RIEN N’EST LAISSÉ AU HASARD
Quatre ans plus tôt, la vente de couteaux n’est pas au programme. Au début, Marina propose un service d’affûtage et des cours à domicile avec ses pierres personnelles et son matériel. Et puis, la demande afflue : d’abord les pierres, qu’elle commence à importer ; puis les couteaux. Les gammes se diversifient ; les lames aussi.
C’est pourquoi ils ouvrent un atelier et c’est donc autour de la large table en bois où elle donne ses formations que Marina nous raconte comment les couteaux ont percé son coeur. Ici, il est important de préciser que le savoir de Marina est immense : on lui a dit en riant qu’elle nous faisait penser à un sensei de cent ans dans le corps d’une parisienne trentenaire. Le côté hāfu peut-être.

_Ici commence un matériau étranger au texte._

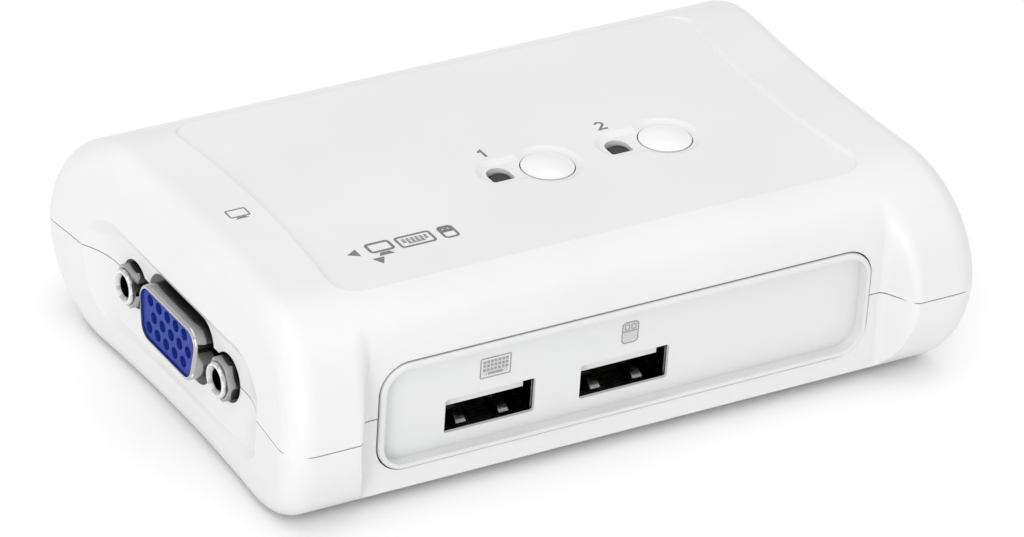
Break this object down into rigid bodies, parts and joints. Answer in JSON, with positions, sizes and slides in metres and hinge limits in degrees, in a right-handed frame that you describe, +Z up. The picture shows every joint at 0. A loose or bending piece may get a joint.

D’abord, elle nous parle du bois utilisé pour les planches à découper. Au Japon, le cyprès est le plus connu. Il est élégant, il résiste bien à l’eau (on s’en sert notamment pour réaliser des baignoires) et il contient un antiseptique naturel qui l’évite de moisir. Par ailleurs, ce sont des bois très tendres contrairement au bambou ou au chêne utilisés en France qui, bien que magnifiques, sont moins maniables. De manière plus globale et pour bien appréhender l’art de la coutellerie japonaise, il faut d’abord se dire que tout y est pensé et rien n’est laissé au hasard.
L'ART DE LA DÉCOUPE
Là-dessus, Marina nous déballe les dernières pièces reçues. Un magnifique couteau pour sashimi (tranches de poisson frais et cru), un deba ou un kaisaki pour lever les filets de poisson, un autre encore -le usuba- destiné notamment à couper de fines tranches de daikon (radis blanc). Bref, au Japon, chaque couteau est VRAIMENT pensé pour un usage spécifique.
Parce que la cuisine japonaise, c’est bien sûr de la finesse, et une fraîcheur extrême des produits, mais aussi une découpe précise de ces derniers pour optimiser les saveurs en bouche. Ainsi, pour les chefs japonais, l’ustensile est aussi important que les ingrédients, d’où la qualité inégalée de leurs couteaux.
AU CŒUR DES PIERRES
Partout dans le monde, de nombreux chefs et amateurs sont donc friands de ces lames exceptionnelles… Mais en dehors du Japon, l’entretien des couteaux est souvent méconnu, négligé ou confié à des rémouleurs. Ce type d’affûtage permet, certes, de retrouver un tranchant rapidement mais il est moins précis, endommage le métal et réduit donc sa durée de vie. L’affûtage sur pierre à eau est l’un des moyens les plus efficaces et adaptés pour redonner un fil tranchant aux couteaux, japonais ou non ; ainsi que pour l’entretien à long terme.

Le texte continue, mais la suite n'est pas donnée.